The Dog's feelings were ruffled. "Talking Dog? Talking Dogs be the worstest Dogs there ever been! Stuck-up, just because they could make different soundses in their throats!"
Rilo was puzzled. "Then what are you, Dog?"
The Dog jumped up on the fence. "I am Sir Muffle, son of Sir Tuffle, whose grandfather fought a dragon and lived! Which he got knighted for by the Doggish Committee of Tussling."
Rilo wondered at that. "He did?"
Sir Muffle made a snorting noise. "Well... It was a baby dragon."
Rilo shrugged, and glanced at his sundial. "Tis time to break my fast. Farewell, Sir Muffle."
Sir Muffle scrabbled at the fence. "Could you share? I am hungry."
"No."
Sir Muffle whined. "Please?"
"No." Rilo's flimsy door slammed shut.
Sir Muffle, put off by Rilo's reply, curled up by the fence for a good sunbathing. After all, not only the hated Cats needed the sun.
**************
Far, far, far away, there also lived an old, strong dragon, who, incidentally, has something to do with this story.
Legend has it that when this dragon was born, he ate his eggshell, belched, and said, "More." Since then, the dragon has shown a remarkable tendency to eat everything edible, grow stronger, and hoard large quantities of gold--all admirable traits in draconic society. Also, he hasn't ever gotten a stomachache.
The cats of the known world name him 'Flame', whereas the dogs name him simply 'Eater'. Fortunately for this story, the dragons and Men alike name him much more originally; Teghaw.
Now, as it happens, on the day that old Rilo began smoking 'Ol Eighty (which was to go down in history as a historic day and marked as the beginning of the decline of dragons), Teghaw was chewing on the bone of the Patriarch of a nearby town--who managed to dig out his rusty old sword and throw it into the river before being eaten. This, however, may be too much information to the weak of heart, so let it be sufficient to say that the Patriarch died in a horribly unpleasant manner.
Presently, the great Wyrm finished his bone and went to go and lie on his bed of jewels, gold, and who else knows what. He noted, however that a gold coin and one of his favorite tiny diamonds (he had thousands of them, but he only had a dozen or so favorites) were missing and promptly flew into a towering rage.
Dragon-historians, chronologists, and general knowledgeable people all agree on the fact that the dragons know, at all times, the location of everything that belongs to them in their hoard, down to the last penny. Unfortunately, this has never been proved, as most of the brave (but obviously stupid) dracologists have been eaten.

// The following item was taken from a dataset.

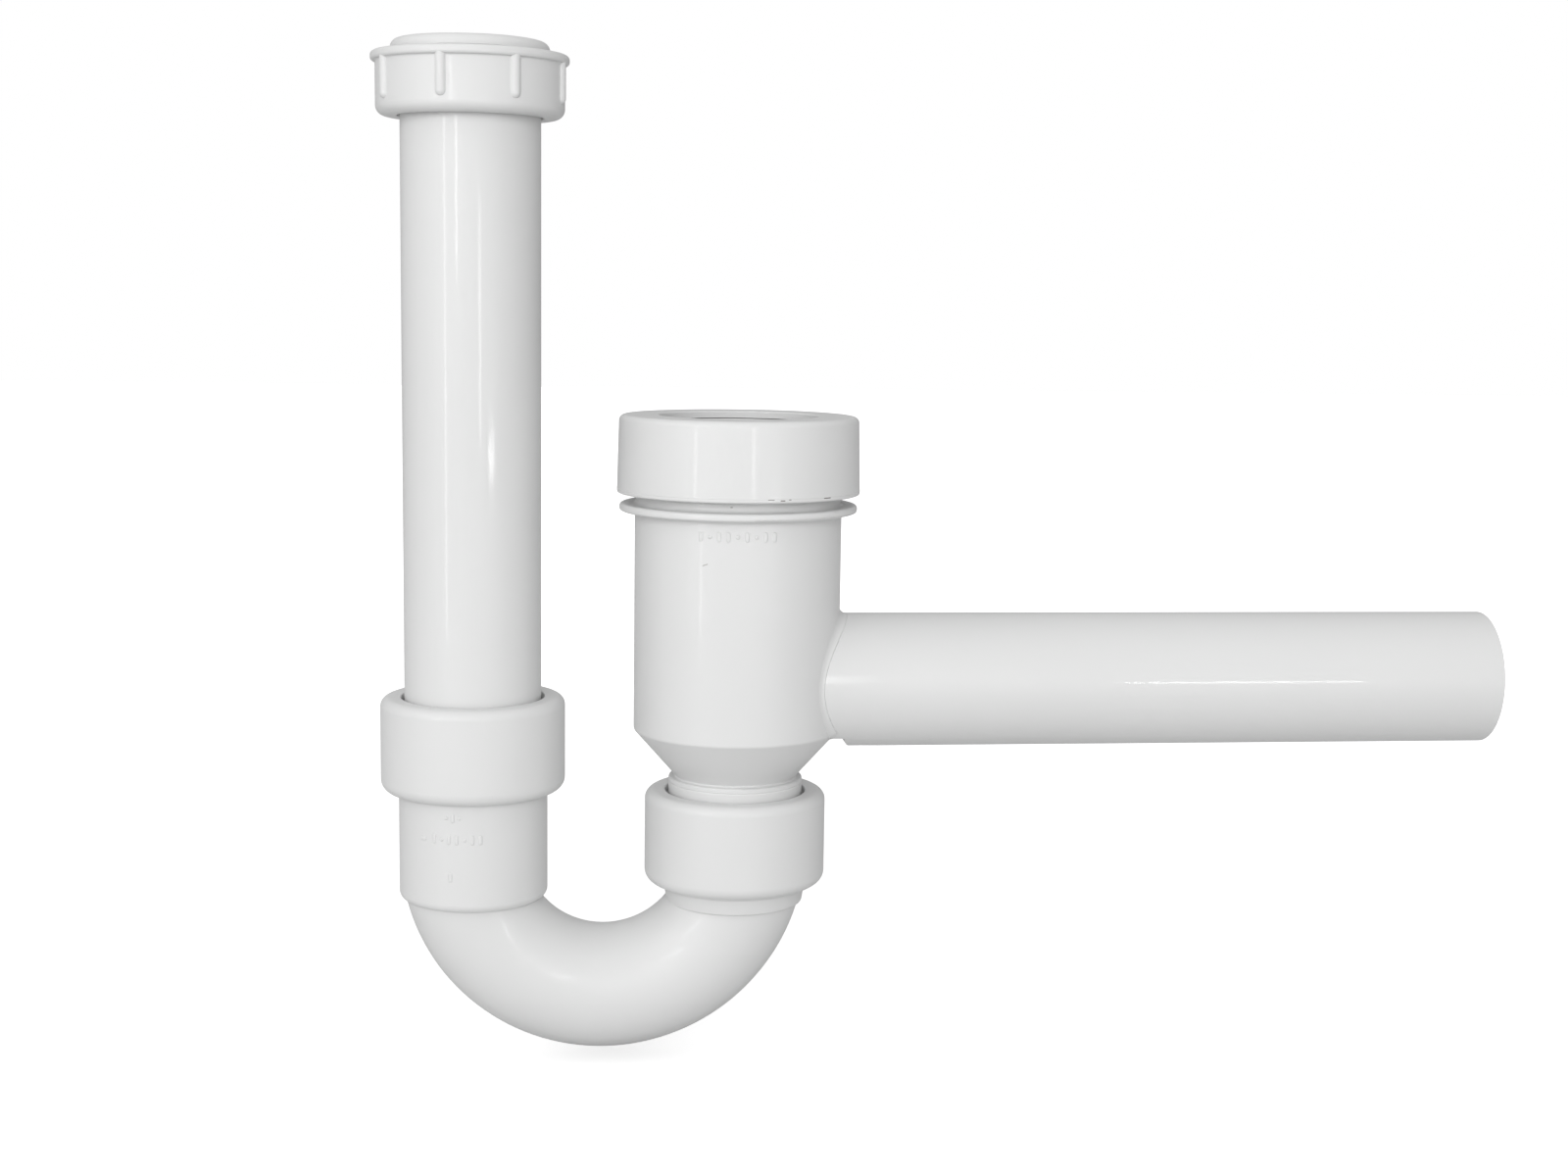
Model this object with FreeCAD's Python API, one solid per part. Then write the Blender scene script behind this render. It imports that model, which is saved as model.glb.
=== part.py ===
import FreeCAD, Part
import math
import os

from FreeCAD import Vector

# P-trap for 50 mm waste pipe, with a telescopic inlet tube and a swivelling U-bend.
# All sizes are in millimetres. The origin is the centre of the outlet pipe's open end,
# +X points out of that end and +Z points up. Every upright piece stands in the plane y = 0.

# ---- Pipe and walls
PIPE_R = 25.0              # outside radius of the inlet tube, the outlet pipe and the spigot
PIPE_WALL = 3.0
PIPE_BORE_R = PIPE_R - PIPE_WALL
RUNNING_GAP = 0.05         # radial play of a seal lip or slip ring on its pipe
TURNING_GAP = 0.4          # radial play between a cap and the socket head it turns on
END_PLAY = 0.3             # axial play between pieces that turn on each other

# ---- Rounds that many pieces share
FINE_EDGE = 0.4            # cut edges, and the small corners of rings
EDGE = 0.5                 # corners of socket heads, seals and lips
SOFT_EDGE = 0.6            # corners of the caps and of the nut's hole
BLUNT_EDGE = 0.8

# ---- Where the upright axes stand
OUTLET_LENGTH = 288.8      # chamber axis to the pipe's open end
AXIS_SPACING = 97.4        # chamber axis to inlet axis
BODY_X = -OUTLET_LENGTH
INLET_X = BODY_X - AXIS_SPACING
BEND_X = (BODY_X + INLET_X) / 2

# ---- Chamber
BODY_R = 38.2
BODY_WALL = 2.4
CONE_TOP_Z = -18.2
CONE_ROUND = 1.6           # round at the cone's top, outside and inside
NECK_R = 22.25             # where the cone runs down to the spigot's shoulder
NECK_ROUND = 0.5
NECK_BORE_R = 20.8
SPIGOT_TOP_Z = -36.25
SPIGOT_END_Z = -75.0
SPIGOT_BORE_R = 22.8
BORE_STEP = (3.0, 1.0)     # below the spigot's top, the bore narrows from the first to the second
INNER_CONE_RISE = (2.05, 1.0)  # how far the inner cone's foot and top stand above the outer ones
WITNESS_Z = -38.2          # shallow groove round the spigot
WITNESS_HALF = 0.35
WITNESS_DEPTH = 0.15
RING_FLANGE_R = 43.9
RING_FLANGE_Z = (63.4, 66.2)
RING_FLANGE_ROUNDS = (1.4, 1.0, 1.2, 1.2)   # from the chamber's wall up to the neck above it
TOP_NECK_R = 37.9
STUB_R = PIPE_BORE_R - RUNNING_GAP   # stub that the outlet pipe is pushed over and welded to
STUB_WALL = 2.0
STUB_BORE_R = STUB_R - STUB_WALL
STUB_REACH = 47.0          # from the chamber's axis to the stub's end
ROOT_ROUND = 5.6           # round under the outlet pipe's root, where a notch bares the stub
ROOT_ROUND_X = 44.9        # from the chamber's axis to that round's centre
ROOT_DEPTH = 5.2           # depth of the notch, more than the pipe's wall
ROOT_DIP = 0.2             # how far the round would reach below the pipe
OUTLET_SPIGOT_LENGTH = 236.0   # true cylinder, free for a socket, from the pipe's open end
OUTLET_TAPER = 0.2         # radius lost between there and the chamber's axis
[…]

Teghaw perceived that there was no tracks in the room and realized that the guilty thief must have been a bird, one of the annoying jackdaws most likely. So, images of death, rage, fire, and doom upon that poor, stupid jackdaw searing through Teghaw's mind, he set off to search the winds for news of his prey. Which, fortunately for the Towns nearby, and unfortunately for the dragon, eventually led to his doom.
**************
Meanwhile, Rilo was about to shoot the Dog. With a bow.
However, Rilo did not own a bow, so he let the thought go and instead shot verbal versions of the sort at the eloquent, ever-talking Sir Muffle, which had awoken from his nap.
"Shut thy trap, O Dog! Thy tongue is long as the day, and it presently grows tiresome!" Rilo waxed eloquent and kingly in his speech when in a rage worthy of a King.
Sir Muffle jumped up, setting his front paws on the fence. "Traps are bad."
Rilo very nearly screamed his frustration, and stormed into his house, violently slamming his door, where it promptly tore the hinges out of the door-frame and crashed to the deck.
A slightly muffled "Ooh..." from Sir Muffle came through the window.
Comment, if you will.
THE STINGING SECOND SECTION
This section may sting you, so if you are on a laptop that is in your lap, I'd recommend putting it on a table where it won't sting you.
I have brought to you today...a plot. Or the start of one. Feel free to steal it to make a novel/la out of it. :D
******
Single widower is at work, working late. His teenage son, who is alone at home, calls and asks him if he's coming home soon. As he's replying, a unearthly shriek sounds through the phone, and the phone line goes dead.
The man calls his son back, but instead of his son who anwers, strange words, spoken by a deep voice, greets his ear--and then hangs up. He attempts another call, but there's no answer.
The man hurries out of his work to his car--but the car is gone. No one is in sight--everyone else at the place, save for the few night-workers on the other side of the sizable building, have long since gone home.
******
THE DANGEROUS THIRD SECTION
This section is extremely dangerous. Read on at your own risk.
...Rabbits. See previous post.
--
Jake
1 comment:
HAHA! You make me laugh so hard XD XD XD :P :P :P
I loved the part about Rilo...the voice of the narrator is just precisely hilariously perfect! You've done a majesticly stupendous job lad! Congratulations!